The most visible of these criticisms so far has come from the president of the Newspaper Association of America, who praised the segment's opening. “But making fun of experiments,” David Chavern wrote, “and pining away for days when classified ads and near-monopolistic positions in local ad markets funded journalism is pointless and ultimately harmful.”
Sullivan, who was once the executive editor of the Buffalo News and the public editor of the New York Times, hit back sharply in a Post piece:
Actually, no. What Oliver did was precisely nail everything that’s been happening in the industry that Chavern represents: The shrinking staffs, the abandonment of important beats, the love of click bait over substance, the deadly loss of ad revenue, the truly bad ideas that have come to the surface out of desperation, the persistent failures to serve the reading public.
Sullivan’s piece is pretty complete and needs little assistance from me. But I’ll just add, in Oliver's defense, that no news story or TV coverage needs to solve all the problems it identifies. Part of the reason that the cult of “free” has been able to erode the revenues of musicians, photographers, and journalist so deeply is that the general public has not understood the overlapping crises and their stakes. To David Boardman, dean of Temple University’s journalism school, the Oliver segment “made a persuasive case that all Americans should be concerned about the fate of newspapers and should do what they can to support their local paper.”
The other main critique of Oliver’s performance was that it was unhelpfully moralistic. A professor and blogger for the London School of Economics, Charlie Beckett, challenged the comedian’s argument that local journalism has a moral function. When journalism tries to appeal to people’s “noble instincts,” as Beckett puts it, rather than generating something people want, it takes its place alongside every other charity. Instead, other publications, like The Economist and the Financial Times, give readers something valuable, and are kept alive by subscriptions: It's better, he says, than guilt trips.
As Beckett writes:
Journalism – as the industry it has been for the last few decades – has no right to exist. It must fight for attention in a world of digital distraction. If that means becoming a spectacle (like John Oliver) then that’s fine. It’s what keeps us honest.
Oliver’s comic sermon suggests the choice is between kittens and investigative journalism when in fact journalism has always been a mix of both.

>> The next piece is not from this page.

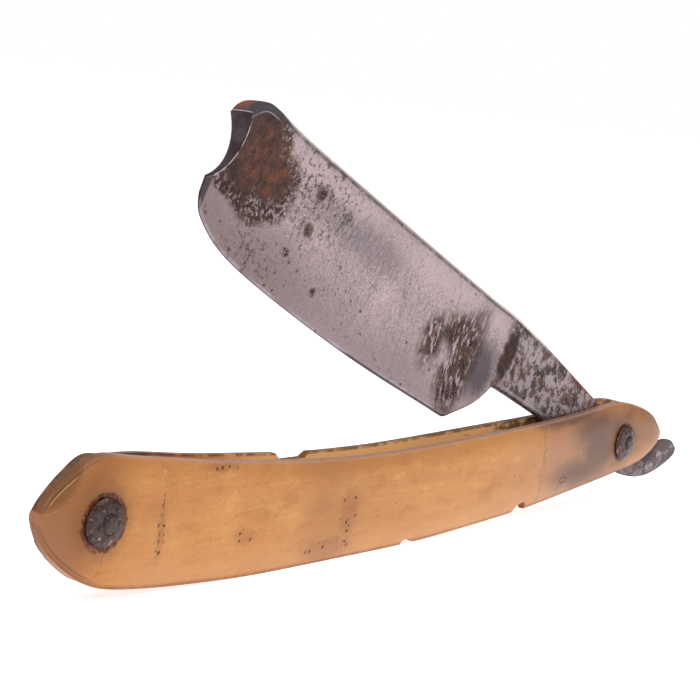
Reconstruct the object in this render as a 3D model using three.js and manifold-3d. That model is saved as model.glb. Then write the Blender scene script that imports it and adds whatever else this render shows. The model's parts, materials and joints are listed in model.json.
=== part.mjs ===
// Straight razor standing on the belly of its scales, blade part open.
// Millimetres, +Z up. X runs along the handle (+X at the pivot end), Y along the pins, the front
// scale at -Y.
// Shapes are written from the wedge pin, on the line through both pins, and the outer group
// moves them so that the origin is at the middle of the box, on the standing face.
import * as THREE from 'three';
import { mergeVertices } from 'three/addons/utils/BufferGeometryUtils.js';
import Module from 'manifold-3d';

const wasm = await Module();
wasm.setup();

// Driving dimensions
const PIN_SPACING = 126;
const BELLY_DEPTH = 10.3;          // standing face below the pin line
const SHIFT_X = -70.9;             // wedge pin from the middle of the box
const OPEN_DEG = 23.6;             // blade's rest opening from the pin line

const HALF_GAP = 1.15;             // inner face of a scale from the middle plane, at the pins
const SCALE_THICK = 2.0;           // along the middle band of a scale
const SCALE_RIM = 0.5;             // share of that thickness left at the rim
const SCALE_BAND = 3.2;            // half height of the flat middle band
const SCALE_BOW = 0.8;             // how far the scales stand out in the middle
const WEDGE_TAPER_START = 6;       // from here to the butt the scales close on the wedge
const WEDGE_TAPER = 1.0;
const SCALE_BUTT_X = -9.1;
const SCALE_NOSE_X = 141.1;
const ROUND_BUTT_X = -3.3;         // the outer faces round over to the butt from here
const ROUND_NOSE_X = 131;          // and to the nose from here
const WEDGE_INNER_X = 5.2;
const WEDGE_INSET = 0.5;
const FIT_GAP = 0.02;              // between faces that touch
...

It has always been a combination of circus and pulpit. Create real value for people out of that and they will pay.
Beckett’s point of view is a smarter and more eloquent version of something that many people have been saying about journalism, and many kinds of culture, for years: If it was any good, it would pay for itself. The best rebuttal for this is a line Oliver used: “Sooner or later we are either going to have to pay for journalism,” Oliver said. “Or we are all going to pay for it.”
Similarly, former Baltimore Sun reporter and creator of “The Wire,” David Simon, testified before the U.S Senate, "The day I run into a Huffington Post reporter at a Baltimore Zoning Board hearing is the day that I will be confident that we've actually reached some sort of equilibrium," he said. "There's no glory in that kind of journalism, but that is the bedrock of what keeps [corruption at bay]. The next 10 or 15 years in this country are going to be a Halcyon era for state and local political corruption.” (Oliver’s segment pointed out that recent years had seen a 35 percent decline in statehouse coverage.)
There’s one place where Oliver’s segment was incomplete — which is inevitable even in an intelligent show like his — and that’s in his discussion of what new media can offer. A lot of it is indeed shallow: As son of a Baltimore Sun editor, and a veteran of the Los Angeles Times before Sam Zell trashed the joint, I prefer much of what came before. But while most of them struggle for funding, there are indeed smart local online sites, most of them nonprofits. Here in L.A. there’s a site called Zocalo Public Square that runs essays and stories about big-picture social, political, and cultural issues. San Diego, a city that’s mostly been poorly served by its local newspaper, has a member-supported site with reporters covering politics, health care, water, and land use.
The editor in chief of Voice of San Diego, Scott Lewis, says he enjoyed Oliver’s report. “I would have loved a shout-out to the sector,” Lewis explained via email, “but he laid out my basic stump speech in a much more compelling and funny manner. His plea, that people pay for local news, was key and people should know that nonprofit newsrooms across the country are providing a direct avenue for that expression of support.”
You can disdain the decline of papers, ownership by people like Sheldon Adelson, and the cluelessness of most of what tronc (formerly known as Tribune Publishing) seems to be up to and see a few good things blooming around the edges of the destruction.
Alas, not every city has sites as good as this, and even the best sites rarely do the kind of reporting that keeps communities and local governments functioning smoothly.
Sullivan’s Post piece points out the most important thing about Oliver’s segment was not any detail but the overall force of his delivery. The “day-in, day-out reporting that is the backbone of local newspaper journalism is seriously threatened,” she wrote. “That he was able to make the value of that so clear to a large audience was a real gift.”